__________ learning utilizes both labeled and unlabeled data, often leveraging the strengths of both supervised and unsupervised learning.
- reinforcement
- semi-supervised
- supervised
- unsupervised
Semi-Supervised learning combines both labeled and unlabeled data, leveraging the strengths of both supervised and unsupervised learning.
How does K-Means clustering respond to non-spherical data distributions, and how can initialization affect this?
- Adapts well to non-spherical data
- Performs equally well with all data shapes
- Struggles with non-spherical data; Initialization can alleviate this
- Struggles with non-spherical data; Initialization has no effect
K-Means tends to struggle with non-spherical data distributions since it relies on Euclidean distance. Careful initialization can partially alleviate this issue but cannot fully overcome the fundamental limitation.
Why is entropy used in Decision Trees?
- Increase Efficiency
- Increase Size
- Measure Purity
- Predict Outcome
Entropy is used to measure the purity of a split, helping to determine the best attribute for splitting at each node.
What is the principle behind the Random Forest algorithm?
- Ensemble of trees, increased complexity
- Ensemble of trees, reduced variance
- Single decision tree, increased bias
- Single decision tree, reduced bias
Random Forest is an ensemble learning method that operates by constructing multiple decision trees during training and outputs the mode of the classes for classification or the mean prediction of individual trees for regression. By combining many trees, it generally reduces overfitting and provides a more accurate prediction.
How does classification differ from regression in supervised learning?
- Classification and regression are the same
- Classification predicts categories; regression predicts continuous values
- Classification predicts continuous values; regression predicts categories
- Classification uses labeled data; regression uses unlabeled data
Classification predicts discrete categories, while regression predicts continuous values. Both are techniques used in supervised learning, but they handle different types of prediction tasks.
What is clustering in the context of Machine Learning?
- A classification algorithm
- A regression method
- A supervised learning technique
- An unsupervised learning technique for grouping similar data
Clustering is an unsupervised learning technique used to group similar data points together without any labeled responses.
Your model is showing signs of overfitting. How could bagging or boosting be utilized to address this problem?
- Bagging to average predictions of overfitted models
- Bagging with increased complexity
- Boosting with reduced complexity
- Both bagging and boosting can't address overfitting
Bagging can help address overfitting by averaging predictions from overfitted models trained on different subsets of data. This helps to cancel out the noise and reduce the overall variance of the ensemble.
In what scenarios would you prefer Polynomial Regression over Simple Linear Regression?
- When the data is categorical
- When the relationship is linear
- When the relationship is logarithmic
- When the relationship is quadratic or higher-order
Polynomial Regression is preferred over Simple Linear Regression when the relationship between the dependent and independent variables is not linear but can be modeled as a polynomial (quadratic, cubic, etc.). Polynomial regression can capture more complex patterns in the data, making it suitable for non-linear relationships.

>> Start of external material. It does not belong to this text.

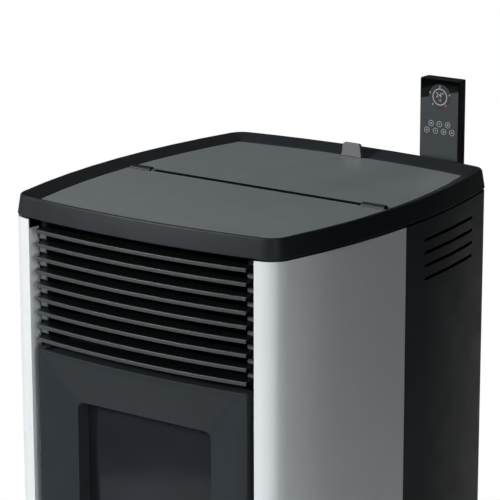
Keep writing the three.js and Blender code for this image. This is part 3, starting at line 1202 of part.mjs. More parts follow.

How can overfitting and underfitting be detected through training and testing data?
- Overfitting detected by high training error; Underfitting by low testing error
- Overfitting detected by low complexity; Underfitting by high complexity
- Overfitting detected by low training error and high testing error; Underfitting by high training and testing errors
- Underfitting detected by low training error; Overfitting by low testing error
Overfitting is detected when there is low training error but high testing error, as the model fits the training data too well but fails to generalize. Underfitting is detected when both training and testing errors are high, indicating that the model fails to capture underlying trends.
A weather forecasting agency is looking to improve the accuracy of its predictions. What Machine Learning methods would be relevant here?
- Clustering, Text Classification
- Image Recognition, Drug Development
- Recommender Systems, Financial Data
- Weather Data, Time-Series Forecasting
Weather Data and Time-Series Forecasting methods, like ARIMA or deep learning models, can be used to analyze and predict weather patterns, leveraging historical weather data and atmospheric conditions to improve accuracy.